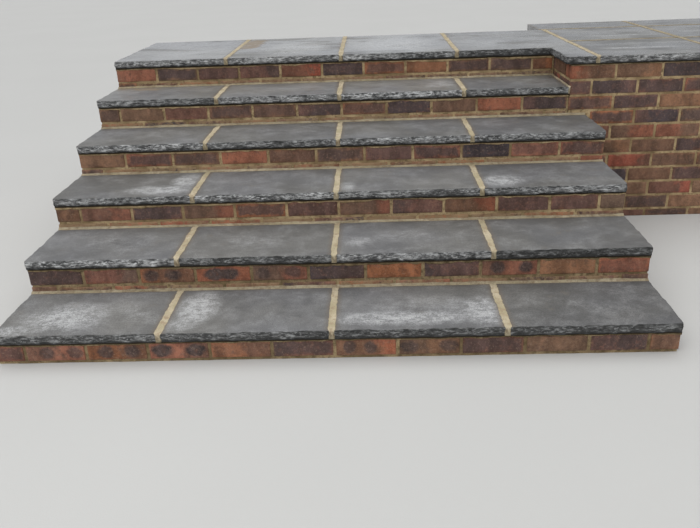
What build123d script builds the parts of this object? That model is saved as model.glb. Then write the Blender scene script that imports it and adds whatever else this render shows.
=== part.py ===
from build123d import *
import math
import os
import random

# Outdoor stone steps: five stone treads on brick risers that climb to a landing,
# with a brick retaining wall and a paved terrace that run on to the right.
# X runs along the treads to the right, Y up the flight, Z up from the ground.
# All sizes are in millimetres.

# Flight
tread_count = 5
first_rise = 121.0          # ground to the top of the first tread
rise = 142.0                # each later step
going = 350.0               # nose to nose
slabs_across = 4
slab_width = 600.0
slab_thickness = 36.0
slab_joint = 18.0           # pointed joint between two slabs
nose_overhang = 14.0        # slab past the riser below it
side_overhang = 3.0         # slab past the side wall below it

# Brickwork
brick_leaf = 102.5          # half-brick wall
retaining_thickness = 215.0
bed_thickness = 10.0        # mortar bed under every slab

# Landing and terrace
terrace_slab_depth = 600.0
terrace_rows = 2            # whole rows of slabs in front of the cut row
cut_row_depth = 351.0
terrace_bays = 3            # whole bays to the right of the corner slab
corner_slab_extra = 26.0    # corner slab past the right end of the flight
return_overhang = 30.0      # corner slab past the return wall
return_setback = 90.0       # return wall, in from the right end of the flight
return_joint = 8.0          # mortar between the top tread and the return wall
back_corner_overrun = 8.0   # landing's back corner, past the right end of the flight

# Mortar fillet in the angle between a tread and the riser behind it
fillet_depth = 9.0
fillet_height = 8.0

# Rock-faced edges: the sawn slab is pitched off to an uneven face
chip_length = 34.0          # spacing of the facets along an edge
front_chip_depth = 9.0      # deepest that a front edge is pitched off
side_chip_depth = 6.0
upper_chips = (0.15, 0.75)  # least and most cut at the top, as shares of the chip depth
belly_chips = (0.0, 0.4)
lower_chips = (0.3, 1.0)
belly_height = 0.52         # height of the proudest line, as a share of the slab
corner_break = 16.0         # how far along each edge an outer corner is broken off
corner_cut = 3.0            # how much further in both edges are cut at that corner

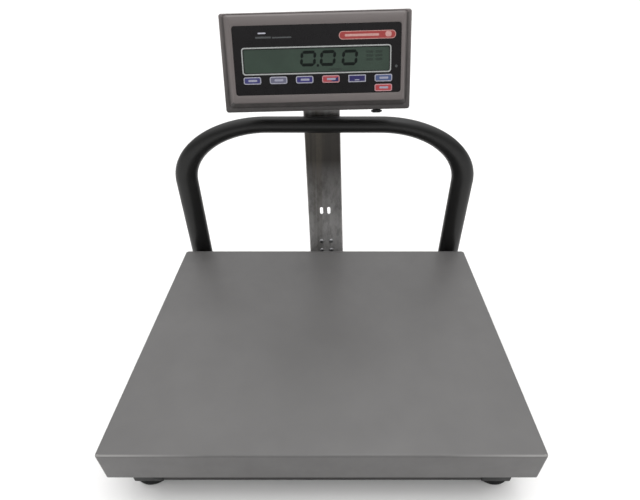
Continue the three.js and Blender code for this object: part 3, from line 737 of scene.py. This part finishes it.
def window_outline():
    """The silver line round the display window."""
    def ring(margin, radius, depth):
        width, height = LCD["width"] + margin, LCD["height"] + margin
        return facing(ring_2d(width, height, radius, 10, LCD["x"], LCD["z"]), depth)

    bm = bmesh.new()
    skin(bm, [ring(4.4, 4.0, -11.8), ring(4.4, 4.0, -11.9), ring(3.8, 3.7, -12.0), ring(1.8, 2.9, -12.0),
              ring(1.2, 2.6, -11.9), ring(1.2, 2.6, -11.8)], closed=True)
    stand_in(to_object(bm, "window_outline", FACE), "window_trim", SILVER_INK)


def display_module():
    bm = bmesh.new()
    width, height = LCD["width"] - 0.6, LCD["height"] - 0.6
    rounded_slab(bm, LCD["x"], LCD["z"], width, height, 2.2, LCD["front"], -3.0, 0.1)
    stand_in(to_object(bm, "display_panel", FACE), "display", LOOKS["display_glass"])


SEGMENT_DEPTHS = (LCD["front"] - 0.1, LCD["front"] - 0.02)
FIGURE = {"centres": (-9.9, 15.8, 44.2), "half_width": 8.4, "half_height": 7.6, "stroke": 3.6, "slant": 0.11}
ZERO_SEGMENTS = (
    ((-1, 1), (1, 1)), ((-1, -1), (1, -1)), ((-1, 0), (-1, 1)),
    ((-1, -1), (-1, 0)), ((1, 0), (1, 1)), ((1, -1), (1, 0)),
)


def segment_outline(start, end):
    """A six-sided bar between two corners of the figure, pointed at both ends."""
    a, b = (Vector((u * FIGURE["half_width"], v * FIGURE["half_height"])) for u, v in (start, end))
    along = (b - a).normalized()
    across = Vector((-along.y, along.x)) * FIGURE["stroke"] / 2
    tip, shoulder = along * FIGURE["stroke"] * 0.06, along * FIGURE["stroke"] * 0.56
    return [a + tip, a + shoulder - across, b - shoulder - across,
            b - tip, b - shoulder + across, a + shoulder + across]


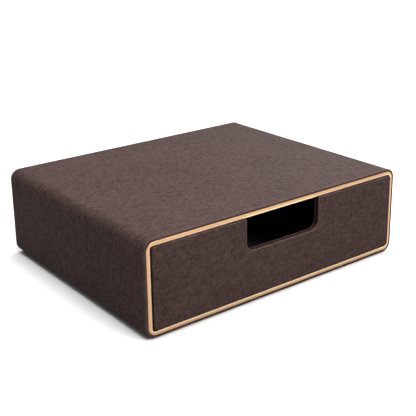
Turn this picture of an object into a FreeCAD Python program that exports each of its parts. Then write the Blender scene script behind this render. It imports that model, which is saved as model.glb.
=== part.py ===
**********
■ DIRECTIVE
Reproduce the records word for word.

■ REPLY
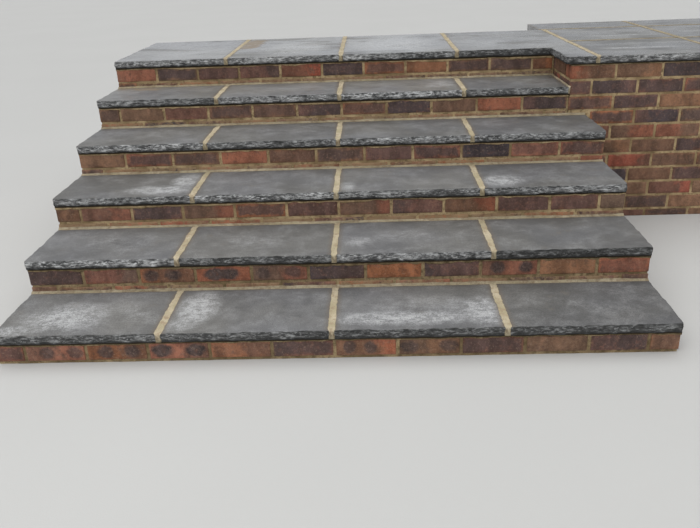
What build123d script builds the parts of this object? That model is saved as model.glb. Then write the Blender scene script that imports it and adds whatever else this render shows.
=== part.py ===
from build123d import *
import math
import os
import random

# Outdoor stone steps: five stone treads on brick risers that climb to a landing,
# with a brick retaining wall and a paved terrace that run on to the right.
# X runs along the treads to the right, Y up the flight, Z up from the ground.
# All sizes are in millimetres.

# Flight
tread_count = 5
first_rise = 121.0          # ground to the top of the first tread
rise = 142.0                # each later step
going = 350.0               # nose to nose
slabs_across = 4
slab_width = 600.0
slab_thickness = 36.0
slab_joint = 18.0           # pointed joint between two slabs
nose_overhang = 14.0        # slab past the riser below it
side_overhang = 3.0         # slab past the side wall below it

# Brickwork
brick_leaf = 102.5          # half-brick wall
retaining_thickness = 215.0
bed_thickness = 10.0        # mortar bed under every slab

# Landing and terrace
terrace_slab_depth = 600.0
terrace_rows = 2            # whole rows of slabs in front of the cut row
cut_row_depth = 351.0
terrace_bays = 3            # whole bays to the right of the corner slab
corner_slab_extra = 26.0    # corner slab past the right end of the flight
return_overhang = 30.0      # corner slab past the return wall
return_setback = 90.0       # return wall, in from the right end of the flight
return_joint = 8.0          # mortar between the top tread and the return wall
back_corner_overrun = 8.0   # landing's back corner, past the right end of the flight

# Mortar fillet in the angle between a tread and the riser behind it
fillet_depth = 9.0
fillet_height = 8.0

# Rock-faced edges: the sawn slab is pitched off to an uneven face
chip_length = 34.0          # spacing of the facets along an edge
front_chip_depth = 9.0      # deepest that a front edge is pitched off
side_chip_depth = 6.0
upper_chips = (0.15, 0.75)  # least and most cut at the top, as shares of the chip depth
belly_chips = (0.0, 0.4)
lower_chips = (0.3, 1.0)
belly_height = 0.52         # height of the proudest line, as a share of the slab
corner_break = 16.0         # how far along each edge an outer corner is broken off
corner_cut = 3.0            # how much further in both edges are cut at that corner

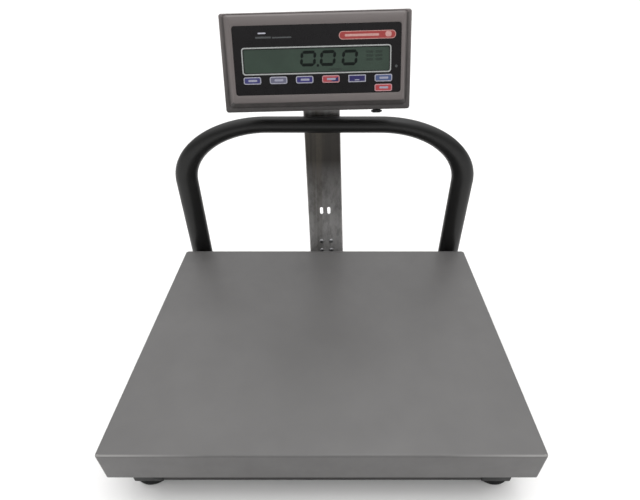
Continue the three.js and Blender code for this object: part 3, from line 737 of scene.py. This part finishes it.
def window_outline():
    """The silver line round the display window."""
    def ring(margin, radius, depth):
        width, height = LCD["width"] + margin, LCD["height"] + margin
        return facing(ring_2d(width, height, radius, 10, LCD["x"], LCD["z"]), depth)

    bm = bmesh.new()
    skin(bm, [ring(4.4, 4.0, -11.8), ring(4.4, 4.0, -11.9), ring(3.8, 3.7, -12.0), ring(1.8, 2.9, -12.0),
              ring(1.2, 2.6, -11.9), ring(1.2, 2.6, -11.8)], closed=True)
    stand_in(to_object(bm, "window_outline", FACE), "window_trim", SILVER_INK)


def display_module():
    bm = bmesh.new()
    width, height = LCD["width"] - 0.6, LCD["height"] - 0.6
    rounded_slab(bm, LCD["x"], LCD["z"], width, height, 2.2, LCD["front"], -3.0, 0.1)
    stand_in(to_object(bm, "display_panel", FACE), "display", LOOKS["display_glass"])


SEGMENT_DEPTHS = (LCD["front"] - 0.1, LCD["front"] - 0.02)
FIGURE = {"centres": (-9.9, 15.8, 44.2), "half_width": 8.4, "half_height": 7.6, "stroke": 3.6, "slant": 0.11}
ZERO_SEGMENTS = (
    ((-1, 1), (1, 1)), ((-1, -1), (1, -1)), ((-1, 0), (-1, 1)),
    ((-1, -1), (-1, 0)), ((1, 0), (1, 1)), ((1, -1), (1, 0)),
)


def segment_outline(start, end):
    """A six-sided bar between two corners of the figure, pointed at both ends."""
    a, b = (Vector((u * FIGURE["half_width"], v * FIGURE["half_height"])) for u, v in (start, end))
    along = (b - a).normalized()
    across = Vector((-along.y, along.x)) * FIGURE["stroke"] / 2
    tip, shoulder = along * FIGURE["stroke"] * 0.06, along * FIGURE["stroke"] * 0.56
    return [a + tip, a + shoulder - across, b - shoulder - across,
            b - tip, b - shoulder + across, a + shoulder + across]


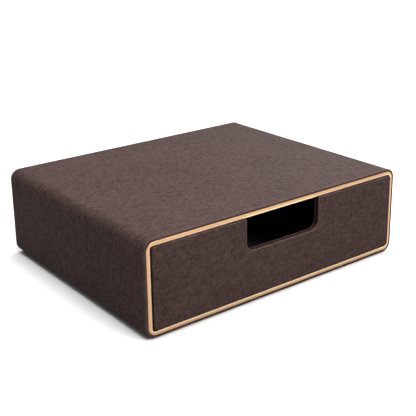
Turn this picture of an object into a FreeCAD Python program that exports each of its parts. Then write the Blender scene script behind this render. It imports that model, which is saved as model.glb.
=== part.py ===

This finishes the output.